What you have to do: Within the data that follows, set down exactly the lines from the one containing "for body in" through the one containing "obj.matrix_world = Matrix.Identity(4)", both ends included.

Source material:
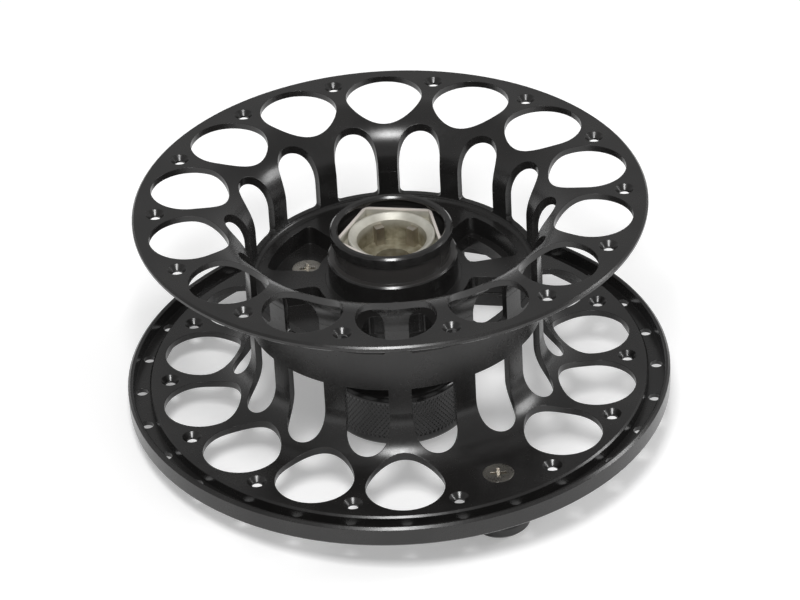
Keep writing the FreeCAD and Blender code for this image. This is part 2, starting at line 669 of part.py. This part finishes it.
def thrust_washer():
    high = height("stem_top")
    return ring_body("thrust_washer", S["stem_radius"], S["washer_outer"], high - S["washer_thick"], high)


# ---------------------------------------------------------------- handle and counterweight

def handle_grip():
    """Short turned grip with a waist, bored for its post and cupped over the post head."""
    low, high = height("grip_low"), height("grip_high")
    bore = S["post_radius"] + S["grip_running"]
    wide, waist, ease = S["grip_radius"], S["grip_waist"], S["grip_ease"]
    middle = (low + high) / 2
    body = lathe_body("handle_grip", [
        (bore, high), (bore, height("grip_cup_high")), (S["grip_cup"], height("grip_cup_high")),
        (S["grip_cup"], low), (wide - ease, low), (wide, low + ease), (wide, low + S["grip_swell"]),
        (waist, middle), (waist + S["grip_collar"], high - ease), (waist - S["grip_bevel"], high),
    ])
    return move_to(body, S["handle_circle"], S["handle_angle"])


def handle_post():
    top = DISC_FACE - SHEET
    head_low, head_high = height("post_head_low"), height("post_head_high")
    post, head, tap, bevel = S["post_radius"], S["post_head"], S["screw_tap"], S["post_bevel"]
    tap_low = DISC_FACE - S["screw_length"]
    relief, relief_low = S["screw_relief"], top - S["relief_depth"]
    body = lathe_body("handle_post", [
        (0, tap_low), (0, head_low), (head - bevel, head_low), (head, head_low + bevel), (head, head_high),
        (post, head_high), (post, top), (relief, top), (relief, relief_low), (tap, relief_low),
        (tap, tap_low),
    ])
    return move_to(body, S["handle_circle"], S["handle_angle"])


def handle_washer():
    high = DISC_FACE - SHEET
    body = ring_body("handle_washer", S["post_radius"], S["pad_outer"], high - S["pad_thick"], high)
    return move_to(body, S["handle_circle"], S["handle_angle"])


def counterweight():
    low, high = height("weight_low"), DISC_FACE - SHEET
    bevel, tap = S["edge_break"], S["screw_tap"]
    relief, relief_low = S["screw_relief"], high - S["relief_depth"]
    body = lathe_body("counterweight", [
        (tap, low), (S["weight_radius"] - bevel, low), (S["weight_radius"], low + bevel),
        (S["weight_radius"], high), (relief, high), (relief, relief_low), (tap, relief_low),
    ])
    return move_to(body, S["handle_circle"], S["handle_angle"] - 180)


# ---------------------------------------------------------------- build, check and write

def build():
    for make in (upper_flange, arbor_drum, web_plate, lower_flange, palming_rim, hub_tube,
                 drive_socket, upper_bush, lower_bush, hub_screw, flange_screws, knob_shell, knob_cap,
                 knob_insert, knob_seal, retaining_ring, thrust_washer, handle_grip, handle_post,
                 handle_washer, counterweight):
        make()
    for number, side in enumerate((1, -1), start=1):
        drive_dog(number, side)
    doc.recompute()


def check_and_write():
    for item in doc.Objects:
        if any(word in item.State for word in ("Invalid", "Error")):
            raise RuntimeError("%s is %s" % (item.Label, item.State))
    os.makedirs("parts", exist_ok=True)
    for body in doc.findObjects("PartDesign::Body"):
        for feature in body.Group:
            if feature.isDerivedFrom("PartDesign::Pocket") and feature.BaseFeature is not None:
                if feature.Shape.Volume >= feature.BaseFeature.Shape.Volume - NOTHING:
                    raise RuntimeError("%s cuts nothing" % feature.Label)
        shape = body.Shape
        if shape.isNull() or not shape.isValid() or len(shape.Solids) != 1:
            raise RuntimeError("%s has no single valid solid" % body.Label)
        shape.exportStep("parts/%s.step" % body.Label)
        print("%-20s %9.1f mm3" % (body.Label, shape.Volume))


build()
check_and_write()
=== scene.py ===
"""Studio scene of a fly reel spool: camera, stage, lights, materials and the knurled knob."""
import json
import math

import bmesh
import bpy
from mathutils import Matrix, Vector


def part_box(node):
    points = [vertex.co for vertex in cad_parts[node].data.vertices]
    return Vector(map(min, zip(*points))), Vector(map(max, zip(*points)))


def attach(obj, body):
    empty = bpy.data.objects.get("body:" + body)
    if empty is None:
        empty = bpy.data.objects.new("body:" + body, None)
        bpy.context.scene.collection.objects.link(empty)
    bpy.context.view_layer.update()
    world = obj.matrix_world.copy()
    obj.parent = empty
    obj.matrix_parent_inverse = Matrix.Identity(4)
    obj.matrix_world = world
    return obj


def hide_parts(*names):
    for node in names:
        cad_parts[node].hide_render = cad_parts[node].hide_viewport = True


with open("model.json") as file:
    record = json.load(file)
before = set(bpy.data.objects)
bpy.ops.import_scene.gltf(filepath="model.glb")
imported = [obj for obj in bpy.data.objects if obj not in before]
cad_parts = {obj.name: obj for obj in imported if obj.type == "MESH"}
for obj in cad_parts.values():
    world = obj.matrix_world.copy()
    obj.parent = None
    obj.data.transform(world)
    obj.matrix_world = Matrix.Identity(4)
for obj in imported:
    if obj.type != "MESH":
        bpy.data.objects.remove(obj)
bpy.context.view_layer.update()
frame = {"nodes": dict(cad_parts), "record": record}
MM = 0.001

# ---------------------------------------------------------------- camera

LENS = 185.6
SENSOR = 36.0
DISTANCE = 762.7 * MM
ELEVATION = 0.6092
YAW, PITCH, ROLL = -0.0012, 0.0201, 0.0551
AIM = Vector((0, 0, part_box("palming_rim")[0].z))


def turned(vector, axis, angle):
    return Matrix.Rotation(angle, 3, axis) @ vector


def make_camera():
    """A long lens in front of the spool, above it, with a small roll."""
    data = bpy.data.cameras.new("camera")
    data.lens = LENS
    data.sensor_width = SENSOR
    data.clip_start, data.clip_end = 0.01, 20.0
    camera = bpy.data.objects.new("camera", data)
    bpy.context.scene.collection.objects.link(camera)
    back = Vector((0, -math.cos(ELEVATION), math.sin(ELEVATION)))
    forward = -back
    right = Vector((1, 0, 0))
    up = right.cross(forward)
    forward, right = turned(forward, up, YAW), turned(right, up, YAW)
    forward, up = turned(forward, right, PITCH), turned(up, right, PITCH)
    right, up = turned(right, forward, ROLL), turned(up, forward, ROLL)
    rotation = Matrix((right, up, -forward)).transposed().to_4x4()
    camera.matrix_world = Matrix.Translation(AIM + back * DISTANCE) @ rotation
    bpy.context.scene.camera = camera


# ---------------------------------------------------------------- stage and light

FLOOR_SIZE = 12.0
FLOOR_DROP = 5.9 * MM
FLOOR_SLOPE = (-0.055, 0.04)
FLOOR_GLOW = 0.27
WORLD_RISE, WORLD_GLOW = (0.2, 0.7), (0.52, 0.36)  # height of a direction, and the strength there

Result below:
    for body in doc.findObjects("PartDesign::Body"):
        for feature in body.Group:
            if feature.isDerivedFrom("PartDesign::Pocket") and feature.BaseFeature is not None:
                if feature.Shape.Volume >= feature.BaseFeature.Shape.Volume - NOTHING:
                    raise RuntimeError("%s cuts nothing" % feature.Label)
        shape = body.Shape
        if shape.isNull() or not shape.isValid() or len(shape.Solids) != 1:
            raise RuntimeError("%s has no single valid solid" % body.Label)
        shape.exportStep("parts/%s.step" % body.Label)
        print("%-20s %9.1f mm3" % (body.Label, shape.Volume))


build()
check_and_write()
=== scene.py ===
"""Studio scene of a fly reel spool: camera, stage, lights, materials and the knurled knob."""
import json
import math

import bmesh
import bpy
from mathutils import Matrix, Vector


def part_box(node):
    points = [vertex.co for vertex in cad_parts[node].data.vertices]
    return Vector(map(min, zip(*points))), Vector(map(max, zip(*points)))


def attach(obj, body):
    empty = bpy.data.objects.get("body:" + body)
    if empty is None:
        empty = bpy.data.objects.new("body:" + body, None)
        bpy.context.scene.collection.objects.link(empty)
    bpy.context.view_layer.update()
    world = obj.matrix_world.copy()
    obj.parent = empty
    obj.matrix_parent_inverse = Matrix.Identity(4)
    obj.matrix_world = world
    return obj


def hide_parts(*names):
    for node in names:
        cad_parts[node].hide_render = cad_parts[node].hide_viewport = True


with open("model.json") as file:
    record = json.load(file)
before = set(bpy.data.objects)
bpy.ops.import_scene.gltf(filepath="model.glb")
imported = [obj for obj in bpy.data.objects if obj not in before]
cad_parts = {obj.name: obj for obj in imported if obj.type == "MESH"}
for obj in cad_parts.values():
    world = obj.matrix_world.copy()
    obj.parent = None
    obj.data.transform(world)
    obj.matrix_world = Matrix.Identity(4)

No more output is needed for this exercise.